From the records below, copy every line that contains the word "model".

(CAD and scene scripts)
◇ ◇ ◇

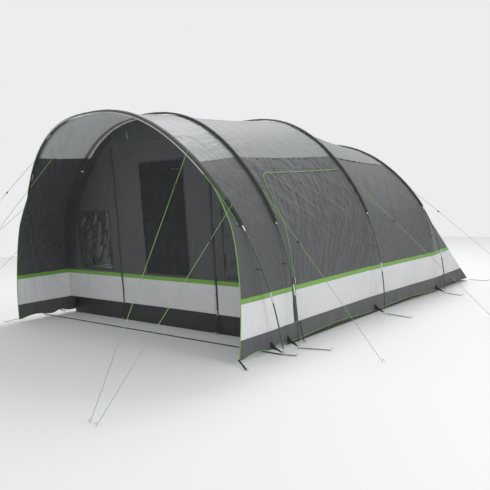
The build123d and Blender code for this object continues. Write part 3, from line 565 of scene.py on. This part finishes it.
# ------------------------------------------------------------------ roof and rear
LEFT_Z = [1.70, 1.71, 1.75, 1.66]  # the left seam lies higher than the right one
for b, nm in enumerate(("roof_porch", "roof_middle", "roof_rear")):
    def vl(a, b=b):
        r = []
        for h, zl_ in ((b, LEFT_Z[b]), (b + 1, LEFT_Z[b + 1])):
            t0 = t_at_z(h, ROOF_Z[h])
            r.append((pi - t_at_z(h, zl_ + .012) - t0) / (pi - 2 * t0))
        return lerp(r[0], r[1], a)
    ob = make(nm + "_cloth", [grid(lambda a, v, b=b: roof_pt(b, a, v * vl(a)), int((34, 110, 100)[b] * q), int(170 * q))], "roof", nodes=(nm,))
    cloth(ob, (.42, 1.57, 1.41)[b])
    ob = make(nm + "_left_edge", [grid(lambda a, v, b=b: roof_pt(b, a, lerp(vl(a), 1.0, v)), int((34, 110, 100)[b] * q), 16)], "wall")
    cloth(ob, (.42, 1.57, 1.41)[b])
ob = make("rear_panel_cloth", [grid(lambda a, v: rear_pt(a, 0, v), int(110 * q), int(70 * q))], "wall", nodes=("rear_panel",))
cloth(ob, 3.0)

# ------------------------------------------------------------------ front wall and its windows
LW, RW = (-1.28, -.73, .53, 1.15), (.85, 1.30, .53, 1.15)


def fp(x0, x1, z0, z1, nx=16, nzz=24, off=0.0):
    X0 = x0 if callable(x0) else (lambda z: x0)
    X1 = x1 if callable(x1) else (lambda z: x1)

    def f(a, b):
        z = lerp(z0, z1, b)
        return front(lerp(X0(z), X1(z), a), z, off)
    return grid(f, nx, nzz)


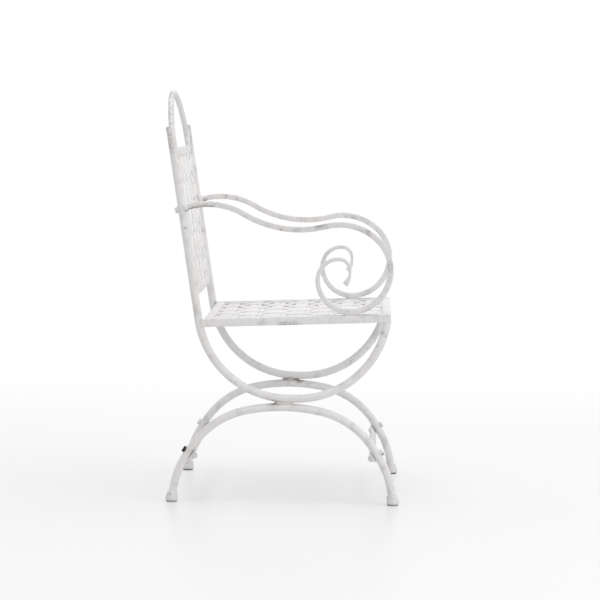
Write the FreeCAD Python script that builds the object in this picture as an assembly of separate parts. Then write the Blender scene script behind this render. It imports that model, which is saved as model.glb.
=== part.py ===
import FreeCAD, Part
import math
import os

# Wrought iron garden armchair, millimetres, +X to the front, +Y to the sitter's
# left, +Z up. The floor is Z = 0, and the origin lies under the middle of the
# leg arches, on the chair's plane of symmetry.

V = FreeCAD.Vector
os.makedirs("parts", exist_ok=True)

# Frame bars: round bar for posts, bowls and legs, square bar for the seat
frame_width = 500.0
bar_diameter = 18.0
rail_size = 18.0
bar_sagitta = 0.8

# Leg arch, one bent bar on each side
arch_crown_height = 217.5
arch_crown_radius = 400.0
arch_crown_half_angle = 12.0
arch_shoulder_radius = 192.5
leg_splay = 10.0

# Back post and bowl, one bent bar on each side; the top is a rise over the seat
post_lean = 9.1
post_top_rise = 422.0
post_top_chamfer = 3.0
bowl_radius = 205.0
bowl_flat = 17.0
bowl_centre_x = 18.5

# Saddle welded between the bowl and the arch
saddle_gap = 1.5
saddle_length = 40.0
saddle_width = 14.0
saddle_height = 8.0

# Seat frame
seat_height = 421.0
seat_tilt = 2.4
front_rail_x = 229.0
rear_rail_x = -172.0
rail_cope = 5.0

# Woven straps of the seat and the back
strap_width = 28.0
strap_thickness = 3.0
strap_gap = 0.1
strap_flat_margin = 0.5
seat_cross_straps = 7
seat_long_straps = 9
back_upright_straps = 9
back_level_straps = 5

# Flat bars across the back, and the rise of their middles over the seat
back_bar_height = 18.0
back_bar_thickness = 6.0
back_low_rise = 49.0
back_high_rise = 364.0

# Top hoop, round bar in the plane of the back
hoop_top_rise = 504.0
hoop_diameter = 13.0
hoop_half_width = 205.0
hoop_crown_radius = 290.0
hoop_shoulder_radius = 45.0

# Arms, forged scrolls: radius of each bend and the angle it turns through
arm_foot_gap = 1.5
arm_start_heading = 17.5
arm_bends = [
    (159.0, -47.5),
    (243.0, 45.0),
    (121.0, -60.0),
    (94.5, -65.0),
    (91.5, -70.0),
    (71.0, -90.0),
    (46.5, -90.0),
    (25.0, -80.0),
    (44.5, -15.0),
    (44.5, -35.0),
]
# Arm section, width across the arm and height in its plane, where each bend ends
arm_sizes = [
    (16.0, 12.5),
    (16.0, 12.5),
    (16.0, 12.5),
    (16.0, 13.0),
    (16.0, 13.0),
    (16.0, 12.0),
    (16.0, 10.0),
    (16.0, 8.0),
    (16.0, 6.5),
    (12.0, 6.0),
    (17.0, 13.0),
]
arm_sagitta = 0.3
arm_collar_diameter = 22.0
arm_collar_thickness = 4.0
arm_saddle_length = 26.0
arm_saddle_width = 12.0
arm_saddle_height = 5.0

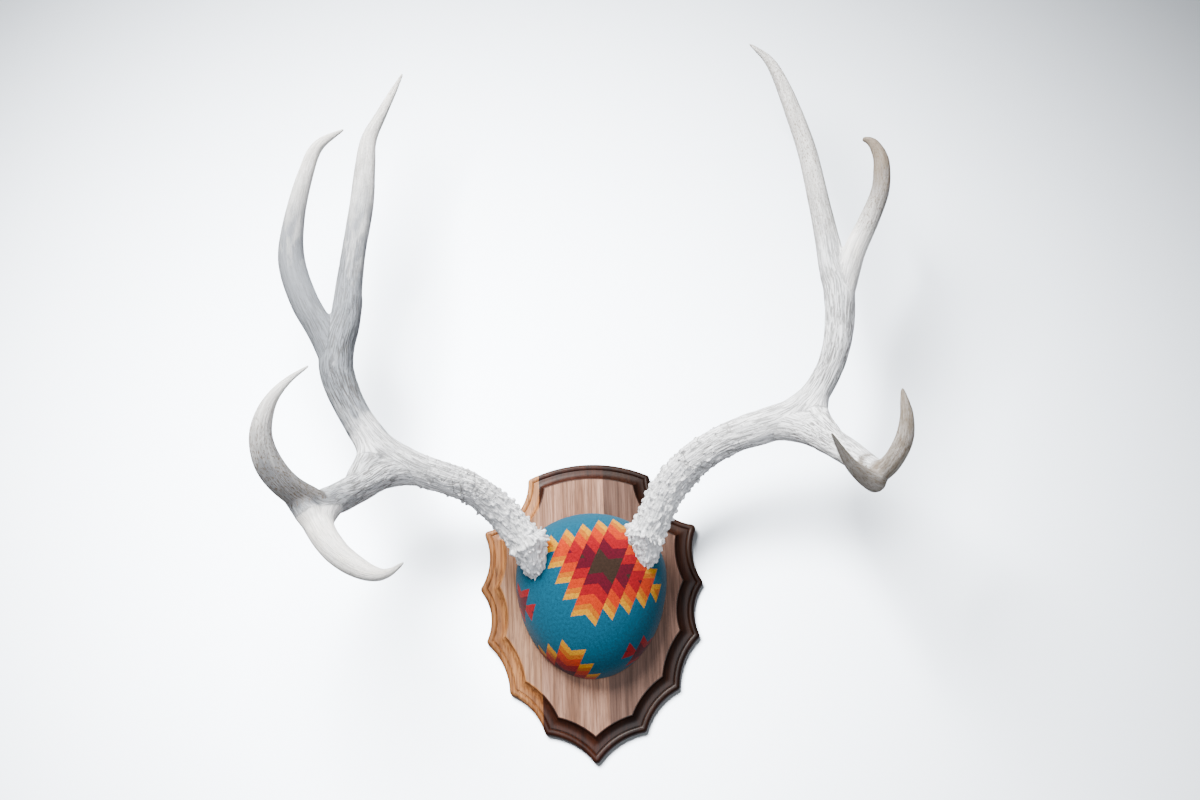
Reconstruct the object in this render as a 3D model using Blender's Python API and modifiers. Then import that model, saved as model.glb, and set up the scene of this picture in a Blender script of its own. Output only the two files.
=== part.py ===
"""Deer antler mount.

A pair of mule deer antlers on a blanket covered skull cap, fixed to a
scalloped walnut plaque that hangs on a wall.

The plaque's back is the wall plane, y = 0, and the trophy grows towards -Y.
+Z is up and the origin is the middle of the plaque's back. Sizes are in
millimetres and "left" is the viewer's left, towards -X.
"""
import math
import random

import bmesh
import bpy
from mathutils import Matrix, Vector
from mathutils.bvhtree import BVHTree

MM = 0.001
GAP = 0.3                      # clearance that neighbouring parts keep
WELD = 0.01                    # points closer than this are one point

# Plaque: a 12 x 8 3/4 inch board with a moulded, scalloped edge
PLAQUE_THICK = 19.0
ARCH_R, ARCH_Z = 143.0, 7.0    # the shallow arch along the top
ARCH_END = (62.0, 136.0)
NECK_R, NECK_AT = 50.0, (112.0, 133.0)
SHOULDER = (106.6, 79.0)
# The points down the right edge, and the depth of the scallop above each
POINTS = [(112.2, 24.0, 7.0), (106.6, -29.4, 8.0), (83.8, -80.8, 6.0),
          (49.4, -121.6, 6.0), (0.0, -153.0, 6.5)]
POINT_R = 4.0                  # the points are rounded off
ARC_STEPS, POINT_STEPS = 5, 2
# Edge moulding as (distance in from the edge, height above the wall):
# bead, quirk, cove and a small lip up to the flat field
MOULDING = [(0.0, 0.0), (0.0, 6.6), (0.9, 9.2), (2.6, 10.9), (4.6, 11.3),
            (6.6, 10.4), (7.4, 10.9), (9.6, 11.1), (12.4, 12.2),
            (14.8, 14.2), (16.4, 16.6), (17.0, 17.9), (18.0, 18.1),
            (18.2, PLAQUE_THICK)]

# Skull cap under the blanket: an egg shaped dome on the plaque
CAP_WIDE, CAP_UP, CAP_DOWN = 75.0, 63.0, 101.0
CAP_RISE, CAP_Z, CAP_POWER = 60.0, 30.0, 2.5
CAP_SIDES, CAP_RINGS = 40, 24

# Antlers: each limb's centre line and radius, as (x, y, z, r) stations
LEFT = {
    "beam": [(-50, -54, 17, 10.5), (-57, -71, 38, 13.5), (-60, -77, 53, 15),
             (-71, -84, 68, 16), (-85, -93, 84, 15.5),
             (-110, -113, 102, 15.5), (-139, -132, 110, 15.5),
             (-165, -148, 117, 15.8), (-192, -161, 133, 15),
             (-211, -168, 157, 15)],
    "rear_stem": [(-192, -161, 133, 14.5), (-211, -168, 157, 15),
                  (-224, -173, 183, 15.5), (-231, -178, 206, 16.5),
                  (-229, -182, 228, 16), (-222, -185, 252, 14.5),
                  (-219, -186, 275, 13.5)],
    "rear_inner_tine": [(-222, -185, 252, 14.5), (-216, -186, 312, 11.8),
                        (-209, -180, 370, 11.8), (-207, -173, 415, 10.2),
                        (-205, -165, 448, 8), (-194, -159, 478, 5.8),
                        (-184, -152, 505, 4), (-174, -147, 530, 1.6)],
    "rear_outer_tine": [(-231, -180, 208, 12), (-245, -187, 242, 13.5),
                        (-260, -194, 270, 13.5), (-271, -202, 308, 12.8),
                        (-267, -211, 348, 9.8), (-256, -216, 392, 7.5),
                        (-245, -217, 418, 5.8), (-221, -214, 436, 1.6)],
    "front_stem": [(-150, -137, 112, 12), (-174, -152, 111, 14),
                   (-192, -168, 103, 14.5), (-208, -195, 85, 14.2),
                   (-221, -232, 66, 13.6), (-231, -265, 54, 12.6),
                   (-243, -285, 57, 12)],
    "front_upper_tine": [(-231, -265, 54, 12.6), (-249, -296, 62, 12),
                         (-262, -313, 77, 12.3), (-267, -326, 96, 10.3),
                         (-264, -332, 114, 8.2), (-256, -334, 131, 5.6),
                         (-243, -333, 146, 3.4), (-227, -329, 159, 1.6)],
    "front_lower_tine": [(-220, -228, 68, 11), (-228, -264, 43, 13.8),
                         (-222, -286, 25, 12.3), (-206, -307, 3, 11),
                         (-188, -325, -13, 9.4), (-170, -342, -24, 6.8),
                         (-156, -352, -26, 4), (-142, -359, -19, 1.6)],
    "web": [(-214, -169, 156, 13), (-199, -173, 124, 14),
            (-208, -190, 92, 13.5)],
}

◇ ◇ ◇

Full output:
Write the FreeCAD Python script that builds the object in this picture as an assembly of separate parts. Then write the Blender scene script behind this render. It imports that model, which is saved as model.glb.
Reconstruct the object in this render as a 3D model using Blender's Python API and modifiers. Then import that model, saved as model.glb, and set up the scene of this picture in a Blender script of its own. Output only the two files.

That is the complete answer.